● PROVIDED RECORDS:
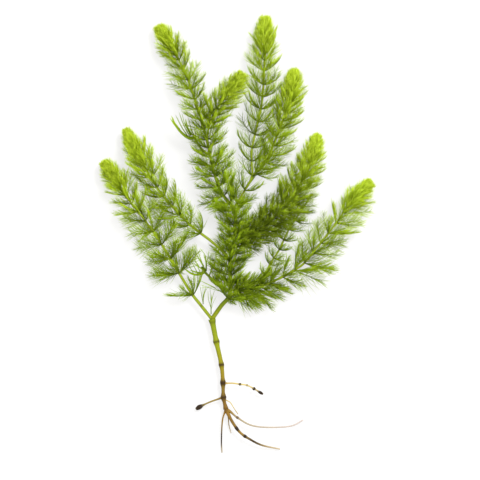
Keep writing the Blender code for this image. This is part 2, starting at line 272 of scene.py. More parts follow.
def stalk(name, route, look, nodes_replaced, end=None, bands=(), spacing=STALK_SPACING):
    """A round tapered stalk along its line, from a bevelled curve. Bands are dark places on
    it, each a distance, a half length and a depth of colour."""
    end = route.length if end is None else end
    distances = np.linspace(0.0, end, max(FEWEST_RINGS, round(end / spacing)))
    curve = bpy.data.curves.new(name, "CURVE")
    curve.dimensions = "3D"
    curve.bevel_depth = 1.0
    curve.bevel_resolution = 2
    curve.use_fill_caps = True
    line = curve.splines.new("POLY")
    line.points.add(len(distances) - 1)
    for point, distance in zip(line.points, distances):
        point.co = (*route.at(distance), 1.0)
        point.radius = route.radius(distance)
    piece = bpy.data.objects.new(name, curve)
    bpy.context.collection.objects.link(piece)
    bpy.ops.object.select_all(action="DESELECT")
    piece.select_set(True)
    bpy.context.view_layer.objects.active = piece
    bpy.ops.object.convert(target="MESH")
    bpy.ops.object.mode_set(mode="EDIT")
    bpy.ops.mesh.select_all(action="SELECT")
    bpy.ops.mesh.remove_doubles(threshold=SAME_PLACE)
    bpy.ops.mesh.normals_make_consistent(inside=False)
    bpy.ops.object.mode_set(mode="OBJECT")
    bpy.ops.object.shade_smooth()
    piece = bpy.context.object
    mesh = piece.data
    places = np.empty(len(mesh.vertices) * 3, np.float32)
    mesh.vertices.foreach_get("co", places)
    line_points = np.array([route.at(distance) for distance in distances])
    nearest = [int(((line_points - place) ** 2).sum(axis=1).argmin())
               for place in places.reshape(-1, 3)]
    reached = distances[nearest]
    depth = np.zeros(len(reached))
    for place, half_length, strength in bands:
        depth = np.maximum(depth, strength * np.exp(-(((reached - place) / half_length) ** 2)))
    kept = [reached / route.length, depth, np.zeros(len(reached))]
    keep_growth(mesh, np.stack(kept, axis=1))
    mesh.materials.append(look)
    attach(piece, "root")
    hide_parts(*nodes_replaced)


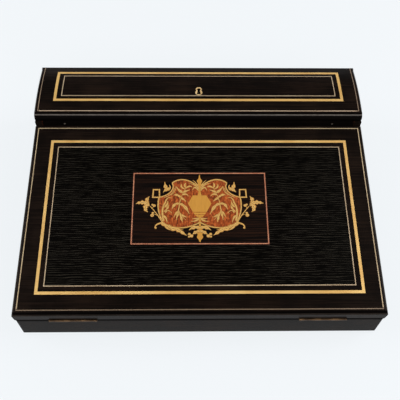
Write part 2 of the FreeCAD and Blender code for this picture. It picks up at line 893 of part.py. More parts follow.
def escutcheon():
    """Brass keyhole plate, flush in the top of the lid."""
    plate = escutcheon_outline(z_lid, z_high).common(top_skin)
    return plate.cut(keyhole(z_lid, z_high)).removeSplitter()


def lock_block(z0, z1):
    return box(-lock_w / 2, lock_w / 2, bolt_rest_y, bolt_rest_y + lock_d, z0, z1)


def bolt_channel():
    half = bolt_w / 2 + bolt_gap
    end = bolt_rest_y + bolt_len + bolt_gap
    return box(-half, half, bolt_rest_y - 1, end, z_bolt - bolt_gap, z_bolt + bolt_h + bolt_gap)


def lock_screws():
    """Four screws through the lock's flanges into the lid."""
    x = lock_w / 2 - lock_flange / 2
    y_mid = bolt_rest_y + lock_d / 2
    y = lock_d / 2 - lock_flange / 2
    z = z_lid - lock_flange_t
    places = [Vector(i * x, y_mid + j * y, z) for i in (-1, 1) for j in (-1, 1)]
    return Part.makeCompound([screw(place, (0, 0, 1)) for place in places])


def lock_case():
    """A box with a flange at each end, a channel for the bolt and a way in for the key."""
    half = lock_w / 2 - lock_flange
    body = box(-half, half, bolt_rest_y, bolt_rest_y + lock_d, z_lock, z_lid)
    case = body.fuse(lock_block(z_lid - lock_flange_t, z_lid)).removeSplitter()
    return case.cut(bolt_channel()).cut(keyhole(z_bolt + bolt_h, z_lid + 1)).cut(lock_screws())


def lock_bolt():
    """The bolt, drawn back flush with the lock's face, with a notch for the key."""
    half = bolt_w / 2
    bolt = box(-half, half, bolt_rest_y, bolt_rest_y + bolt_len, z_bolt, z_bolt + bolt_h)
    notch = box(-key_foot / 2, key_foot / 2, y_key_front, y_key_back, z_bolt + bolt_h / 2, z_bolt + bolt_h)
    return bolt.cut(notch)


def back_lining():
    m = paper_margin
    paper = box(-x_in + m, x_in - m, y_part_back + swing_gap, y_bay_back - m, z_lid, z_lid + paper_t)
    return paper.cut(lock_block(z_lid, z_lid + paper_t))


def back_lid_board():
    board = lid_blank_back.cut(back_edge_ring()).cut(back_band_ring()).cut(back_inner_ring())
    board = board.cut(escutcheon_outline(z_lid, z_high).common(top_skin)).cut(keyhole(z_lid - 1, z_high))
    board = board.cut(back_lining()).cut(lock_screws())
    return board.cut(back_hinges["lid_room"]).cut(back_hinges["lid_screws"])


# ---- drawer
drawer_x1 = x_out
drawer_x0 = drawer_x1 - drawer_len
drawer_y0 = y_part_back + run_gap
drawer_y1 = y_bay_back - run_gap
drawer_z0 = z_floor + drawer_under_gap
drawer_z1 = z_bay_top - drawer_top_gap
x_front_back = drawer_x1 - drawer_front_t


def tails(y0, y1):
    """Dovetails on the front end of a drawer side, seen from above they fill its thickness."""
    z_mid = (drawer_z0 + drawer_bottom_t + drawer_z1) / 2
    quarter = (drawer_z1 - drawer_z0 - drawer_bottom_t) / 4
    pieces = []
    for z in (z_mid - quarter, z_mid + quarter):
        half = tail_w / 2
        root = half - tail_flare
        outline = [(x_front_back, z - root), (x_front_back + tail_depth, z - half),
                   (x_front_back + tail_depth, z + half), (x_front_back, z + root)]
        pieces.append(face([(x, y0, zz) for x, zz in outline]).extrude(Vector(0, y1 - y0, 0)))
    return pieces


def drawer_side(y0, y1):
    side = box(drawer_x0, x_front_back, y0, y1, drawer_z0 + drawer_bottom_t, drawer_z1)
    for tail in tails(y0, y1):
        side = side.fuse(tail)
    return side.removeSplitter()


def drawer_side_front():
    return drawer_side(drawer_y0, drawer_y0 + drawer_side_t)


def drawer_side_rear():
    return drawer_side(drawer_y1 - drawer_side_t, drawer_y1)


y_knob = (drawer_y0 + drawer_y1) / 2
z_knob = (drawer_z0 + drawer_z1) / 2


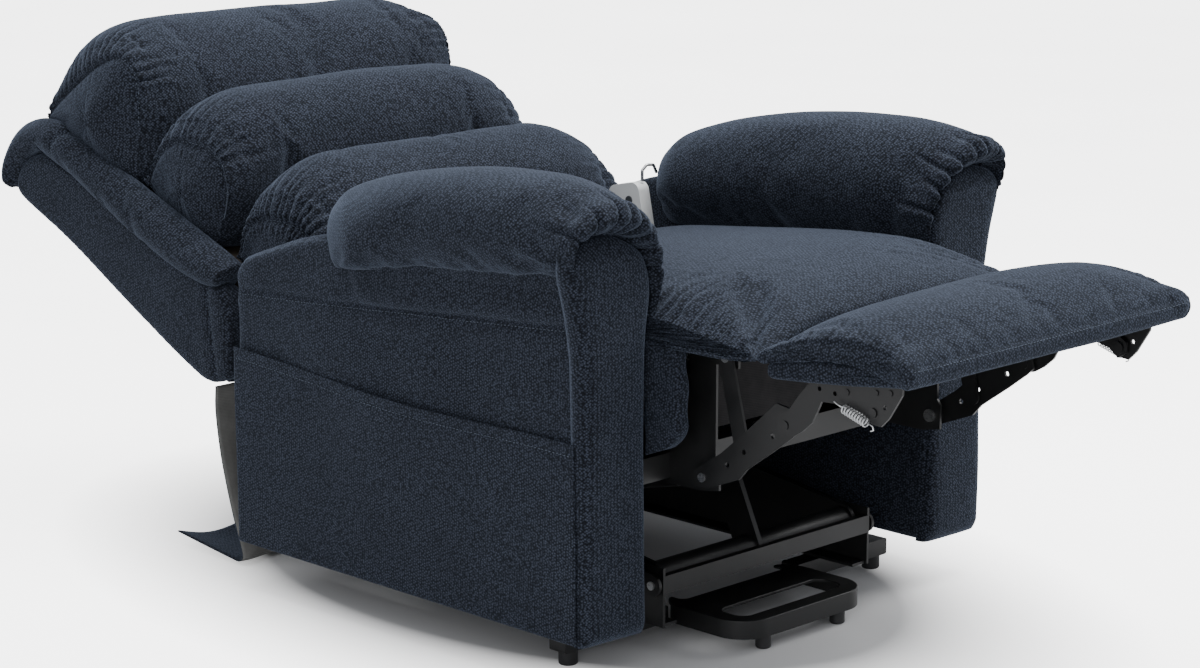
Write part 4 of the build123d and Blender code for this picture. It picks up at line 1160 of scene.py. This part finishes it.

● THE PROBLEM: From the listing above, output exactly the run of lines that starts with the line containing "Write part 2" and ends with the line containing "return box(-half, half, bolt_rest_y".

● ANSWER BELOW:
Write part 2 of the FreeCAD and Blender code for this picture. It picks up at line 893 of part.py. More parts follow.
def escutcheon():
    """Brass keyhole plate, flush in the top of the lid."""
    plate = escutcheon_outline(z_lid, z_high).common(top_skin)
    return plate.cut(keyhole(z_lid, z_high)).removeSplitter()


def lock_block(z0, z1):
    return box(-lock_w / 2, lock_w / 2, bolt_rest_y, bolt_rest_y + lock_d, z0, z1)


def bolt_channel():
    half = bolt_w / 2 + bolt_gap
    end = bolt_rest_y + bolt_len + bolt_gap
    return box(-half, half, bolt_rest_y - 1, end, z_bolt - bolt_gap, z_bolt + bolt_h + bolt_gap)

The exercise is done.